Наше общество понемногу разбрелось. Отправляясь на отдых, я пытался разобраться во множестве соображений, пришедших мне в голову, полагая, что с их помощью смогу естественным образом истолковать все мои приключения. Поглощенный этими мыслями, я наконец уснул.
День двадцать шестой
Сутки мы посвятили отдыху. Образ жизни наших цыган и контрабанда, являющаяся для них главным способом добывания средств к жизни, требовали постоянной и утомительной перемены мест; поэтому я с радостью провел целый день там, где мы остановились на ночлег. Каждый понемногу занялся собственной особой; Ревекка прибавила к своему наряду несколько новых изысканных финтифлюшек; если бы можно было так выразиться, она явно старалась сделаться предметом рассеянности молодого герцога, ибо отныне мы только так называли Веласкеса.

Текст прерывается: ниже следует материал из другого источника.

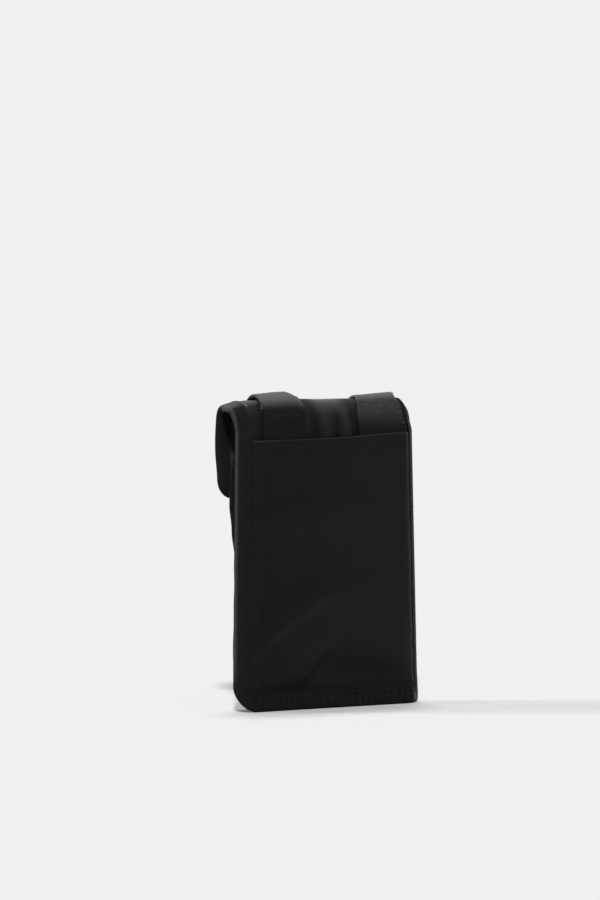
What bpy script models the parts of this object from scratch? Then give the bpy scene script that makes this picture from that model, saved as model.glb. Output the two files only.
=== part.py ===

Все собрались на лужайке, осененной великолепными каштанами, и, когда отобедали — а обед был гораздо ароматнее и вкуснее, чем обыкновенно, — Ревекка сказала, что, так как цыганский вожак сегодня занят меньше, чем всегда, мы можем смело просить его, чтобы он поведал нам о дальнейших своих приключениях.
Пандесовна не заставил себя долго упрашивать и начал свою речь такими словами:
Я только тогда поступил учиться, когда, как я вам уже говорил, исчерпал все способы и средства отсрочки — все, какие только мог придумать. Сперва я очень обрадовался, оказавшись среди стольких сверстников, но постоянное повиновение, в котором нас держали наставники, вскоре сделалось для меня невыносимым. Я был приучен к нежностям тетушки, к ее трогательному потаканию, и мне это льстило, потому что она сто раз на дню повторяла, что у меня прекрасное сердце. Ну а тут прекрасное сердце было решительно ни к чему; нужно было постоянно остерегаться либо примириться с розгами. Я ненавидел и то и другое. Отсюда возникло во мне непреодолимое отвращение к сутанам, которое я нередко проявлял, подстраивая наставникам множество разнообразных каверз.
Были среди учеников мальчишки, отличавшиеся хорошей памятью и дурным сердцем: они весьма охотно доносили обо всем, что знали о товарищах. Я создал союз против доносчиков, и проделки наши всегда обставлялись таким образом, что подозрение неукоснительно падало на ябедников. В конце концов сутаны вывели из терпения нас всех; облыжно обвиненные и ябедники равно ожесточились против наставников.
Я не стану вдаваться в незначительные подробности наших школьных проказ; скажу только, что на протяжении четырех лет пребывания в коллегии (а все это время я постоянно упражнял свое воображение!) выходки мои становились все отчаяннее. Наконец мне пришла в голову идея, сама по себе, конечно, весьма невинная, но, увы, недостойная, если принять во внимание то, какими средствами я воспользовался для ее осуществления. Немногого недоставало, чтобы я заплатил за эту шутку несколькими годами тюрьмы, а может быть, и потерей свободы навсегда. Вот как было дело.
Среди театинцев, которые круто с нами обходились, ни один не донимал нас такими строгостями, как отец Санудо, ректор первого класса. Священник этот не был суров от природы, напротив, был даже, пожалуй, слишком чувствительным, и его тайные склонности нисколько не сочетались с духовным призванием, так что на тридцатом году жизни он все еще не успел стать господином и повелителем их.
Не знавший жалости к себе самому, он сделался неумолимым и к другим. Постоянные жертвы, которые он приносил на алтарь нравственности, заслуживали тем большей похвалы, что, казалось, сама природа создала его для участи совершенно противоположной той, какую он себе выбрал. Необыкновенно красивый, он производил на всех бургосских женщин сильнейшее впечатление, но, встречая нежные взоры, опускал глаза, хмурил брови и делал вид, что ничего не замечает. Вот таким был в течение многих лет монах-театинец отец Санудо.
Однако столь великое множество побед тяготило его душу; принужденный опасаться женщин, он не переставал думать о них, и с давних пор побеждаемый неприятель со все более свежими силами выступал в его воображении. Наконец он внезапно ощутительно утратил здоровье, долго потом не мог восстановить свои силы; когда же пришел в себя, болезнь оставила в его душе невероятное раздражение, постоянными проявлениями которого были сугубая обидчивость и вечная готовность чрезмерно досадовать по пустяшным поводам. Его выводили из себя малейшие наши проступки, а наши робкие попытки оправдаться неожиданно вызывали у него слезы. Оправившись от своего недуга, он тем не менее постоянно грезил наяву, и часто, хотя он и устремлял очи свои даже на неодушевленный предмет, взор его приобретал нежное выражение; когда же мы прерывали эти минуты его восторга, он взирал на нас скорее горестно, чем строго.